I think the thing is that what I want from a man – first and foremost – is someone who will treat me at the very least as well as they would treat a friend. When I’m in a relationship, they are getting something deeper, more valuable, more precious than just my friendship. Why then treat me with more respect and care when I am not a girlfriend than when I am?

I think often these friendships serve mainly to help people feel better about the way they have behaved in a relationship, and I’m not sure what is in that for me. In addition to that, I’ve been (unsuccessfully) dating for nearly 5 years. I’m not sure I want to repopulate my friendship group with men with whom I’ve had a relationship. Although – to be fair – I have made a few friends out of men I dated. But those men were good friends to me during the relationship, and the transition into that new status was painless for both of us.

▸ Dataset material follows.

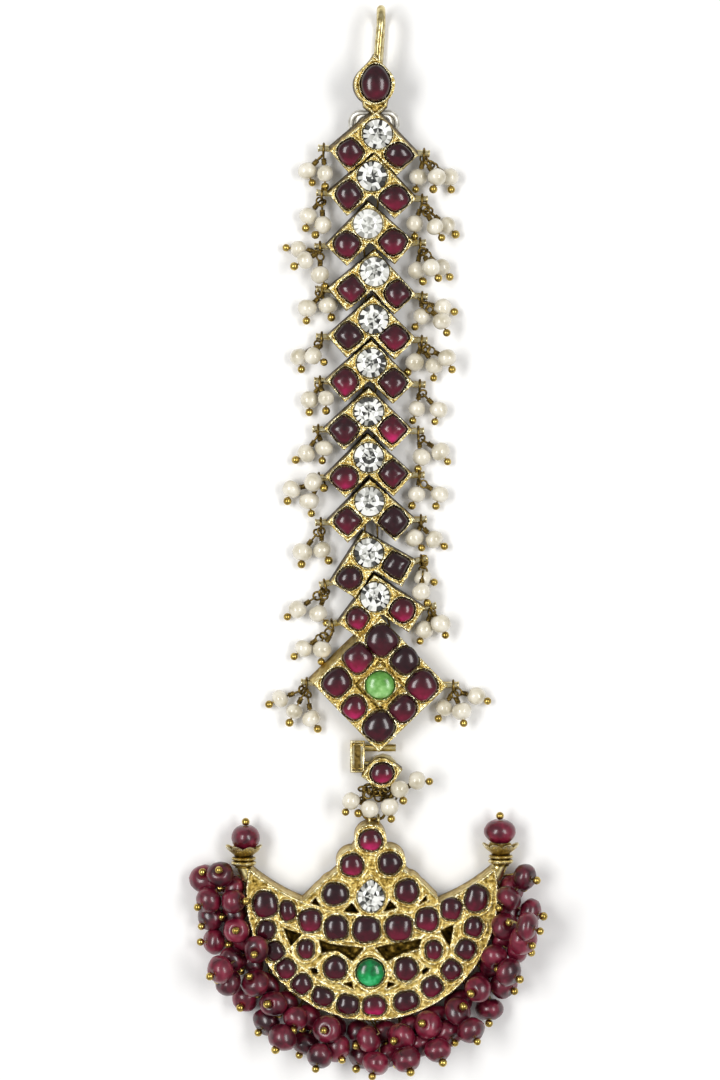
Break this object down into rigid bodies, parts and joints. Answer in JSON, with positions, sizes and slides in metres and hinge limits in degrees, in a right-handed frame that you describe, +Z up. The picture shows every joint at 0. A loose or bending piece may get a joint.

Then, of course, the ‘friend’ thing tends to get complicated when new people appear on the scene. A friendship is not meaningful if you are dropped when they find a new woman, and many women don’t react well to ex girlfriends pursuing even platonic relationships with their new beau. In my age group, we are all, after all, often already dealing with the ex wife. I have a dear friend, who used to be a boyfriend, whose girlfriend ended her relationship with him when I appeared (invited, obviously…) at his birthday party. When I spoke to him about it, he said that any girlfriends would need to accept his friends, whoever they are.

That is, of course, how real friendship plays out over time, no matter how it started. So if your boyfriend has failed to be a good friend to you whilst you were his girlfriend, what evidence is there to suggest that he would be any better at it when you are not?